In this study, we enrolled 621 patients with nasopharyngeal carcinoma (NPC) across four distinct cancer centers, stratifying the data into a training cohort and two external validation cohorts. The specific clinical characteristic-matched tolerated dose values were fitted using binary logistic regression and time-to-event Cox methods in the training cohort. The TSH-volume index (TVI), calculated as thyroid-stimulating hormone (TSH) level divided by thyroid volume (TV), was introduced as a novel parameter. A radiation-induced hypothyroidism (RIHT) parameter was developed using the volume of thyroid spared at the tolerated dose (VStd) and compared with classical normal tissue complication probability (NTCP) and machine learning models using the area under the curve (AUC) and concordance index (C-index).

Results

The follow-up periods spanned 28 (range, 1–66), 33.5 (range, 3–82), and 17 months (range, 2–56), respectively, across these cohorts.
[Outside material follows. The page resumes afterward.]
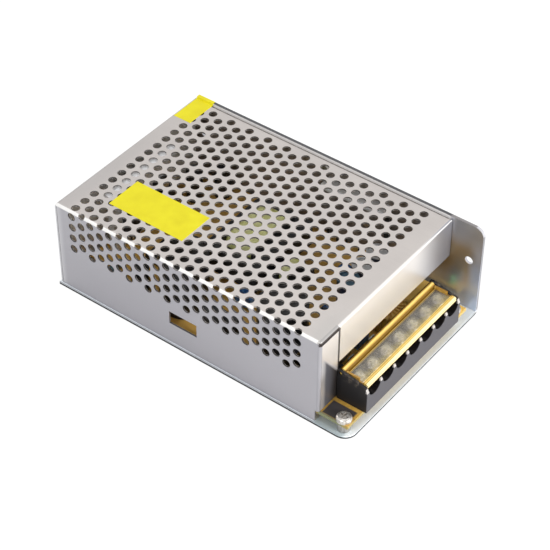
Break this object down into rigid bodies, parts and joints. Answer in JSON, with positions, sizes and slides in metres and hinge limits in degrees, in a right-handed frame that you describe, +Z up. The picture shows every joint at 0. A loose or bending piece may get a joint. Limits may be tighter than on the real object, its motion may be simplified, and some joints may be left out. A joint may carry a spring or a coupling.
{
  "type": "mesh case switching power supply",
  "caption": "Boxed mains power supply: folded metal chassis, perforated cover and a screw terminal block under a clear hinged flap.",
  "frame": {"origin": "centre of the footprint, on the base plate's underside", "axes": "+X along the case towards the terminals, +Y towards the solid chassis wall, +Z up"},
  "size_m": [0.158, 0.0981, 0.0481],
  "materials": {
    "chassis_metal": "satin",
    "cover_metal": "satin",
    "screw_metal": "bright",
    "board_laminate": "satin",
    "insulating_film": "matt",
    "standoff_metal": "satin",
    "block_plastic": "satin",
    "contact_metal": "bright",
    "flap_plastic": "clear",
    "trimmer_plastic": "satin",
    "rotor_plastic": "satin",
    "lamp_plastic": "gloss",
    "ferrite": "matt",
    "former_plastic": "satin",
    "yellow_tape": "gloss",
    "ring_core_paint": "gloss",
    "copper_wire": "gloss",
    "can_sleeve": "gloss",
    "output_can_sleeve": "gloss",
    "blue_epoxy": "gloss",
    "film_box": "satin",
    "fuse_glass": "clear",
    "black_epoxy": "matt",
    "resistor_coat": "satin",
    "sink_metal": "satin",
    "pad_rubber": "matt",
    "yellow_sticker": "satin"
  },
  "bodies": {
    "case": {"chassis": "chassis_metal", "cover": "cover_metal", "cover_base_screws": "screw_metal", "cover_wall_screws": "screw_metal", "circuit_board": "board_laminate", "insulating_sheet": "insulating_film", "board_standoffs": "standoff_metal", "board_screws": "screw_metal", "terminal_block": "block_plastic", "terminal_plates": "contact_metal", "terminal_washers": "contact_metal", "terminal_screws": "screw_metal", "trimmer_body": "trimmer_plastic", "status_lamp": "lamp_plastic", "main_transformer_core": "ferrite", "main_transformer_former": "former_plastic", "main_transformer_winding": "yellow_tape", "small_transformer_core": "ferrite", "small_transformer_former": "former_plastic", "small_transformer_winding": "yellow_tape", "output_choke_core": "ring_core_paint", "output_choke_winding": "copper_wire", "filter_choke_core": "ferrite", "filter_choke_windings": "copper_wire", "filter_choke_base": "former_plastic", "input_capacitors": "can_sleeve", "output_capacitors": "output_can_sleeve", "control_capacitors": "can_sleeve", "disc_capacitors": "blue_epoxy", "film_capacitor": "film_box", "fuse": "fuse_glass", "fuse_clips": "contact_metal", "surge_limiter": "black_epoxy", "bridge_rectifier": "black_epoxy", "control_chip": "black_epoxy", "power_resistors": "resistor_coat", "output_rectifiers": "black_epoxy", "insulating_pads": "pad_rubber", "rectifier_screws": "screw_metal", "rectifier_bracket": "sink_metal", "switch_heatsink": "sink_metal", "switching_transistors": "black_epoxy", "switch_screws": "screw_metal", "cover_label": "yellow_sticker", "seal_label": "yellow_sticker"},
    "terminal_flap": {"terminal_cover": "flap_plastic"},
    "trimmer": {"trimmer_rotor": "rotor_plastic"}
  },
  "joints": [
    {"name": "terminal_cover_hinge", "type": "hinge", "parent": "case", "child": "terminal_flap", "pos_m": [0.0654, 0, 0.0219], "axis": [0, -1, 0], "range_deg": [0, 95]},
    {"name": "trimmer_turn", "type": "hinge", "parent": "case", "child": "trimmer", "pos_m": [0.0655, 0.037, 0.0103], "axis": [1, 0, 0], "range_deg": [-135, 135]}
  ]
}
RIHT was observed in 27.7 % and 35.3 % of patients at 2 and 3 years in the training cohort, respectively; 30.0 % and 41.5 % in the external validation cohort 1; and 27.2 % and 38.0 % in the external validation cohort 2. Univariable analysis identifies sex, equivalent uniform dose (EUD), TV, TSH, and the TVI as predictors of RIHT, while multivariable analysis confirms EUD and TVI as independent prognostic factors. The TVI-based VStd parameter outperformed the VS40, VS45, and VS50 indices (representing volumes spared at 40 Gy, 45 Gy, and 50 Gy, respectively), classical NTCP models, and even machine learning models in predictive performance. To enhance clinical applicability, we have developed a thyroid dose prescription table based on TVI.

Conclusions

We developed a high-accuracy model for individualized thyroid dosing in NPC radiotherapy. The model, supported by a clinically relevant table, offers a customized approach to thyroid protection, enhancing both predictive accuracy and clinical utility.